When querying a database, a user is restricted to a given and frozen
organization of information, enforced by the creator when designing the
schema. Should the user send a request beyond the schema, he will be denied
access to the expected information. The creator has imposed his view to
the user. This is the limitation of the source-driven approach.
Our user-oriented paradigm grants more flexibility by allowing
the user to design his own view on demand. There is no magic: the limits
are transfered to the extraction capabilities of the system. AKIRA's administrator
is in charge of representing these capabilities at a conceptual level in
terms of schema components, in a modular way. He provides the user
with a pool of schema components that
can be combined to specify the user's view.
Concepts, meta-concepts and attributes
We consider three extraction capabilities: extracting concepts,
meta-concepts and attributes which we represent in an abstract
way in a pool of schema components. Extracting a concept
goes beyond the usual retrieval of keywords, even though the extracting
technique may use a list of keywords. We suppose that a concept
is extracted when the following steps are accomplished: (1) recognition,
and (2) identification (canonical representation). The recognition phase
consists in selecting fragments of documents which satisfy a certain criteria.

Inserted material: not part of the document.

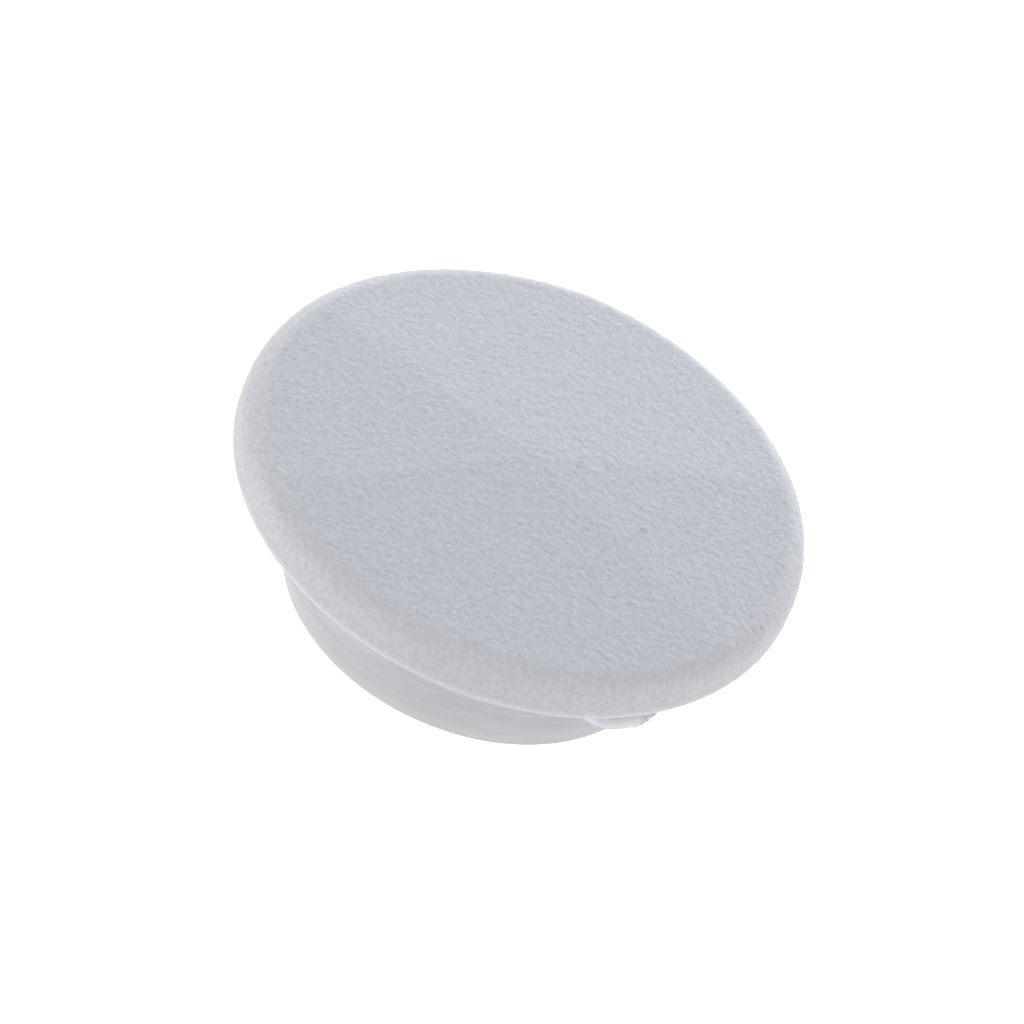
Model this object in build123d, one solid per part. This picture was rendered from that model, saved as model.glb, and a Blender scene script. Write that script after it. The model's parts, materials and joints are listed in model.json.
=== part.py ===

The retrieved fragments are identified in a second step. An IE tool capable
of recognizing and identifying conference names is represented by a concept
class Conference with attribute name.
Similarly, a date extraction tool corresponds to a class Date
with attributes month, day
and
year. Each of these classes is a schema
component by itself. A concept class can be specialized according to other
extraction capabilities. For example, attribute topic,
listing topics of interest, can specialize class Conference.
Two concept classes can be also combined through a
meta-concept
such as submission_deadline to assemble a
new conceptual schema.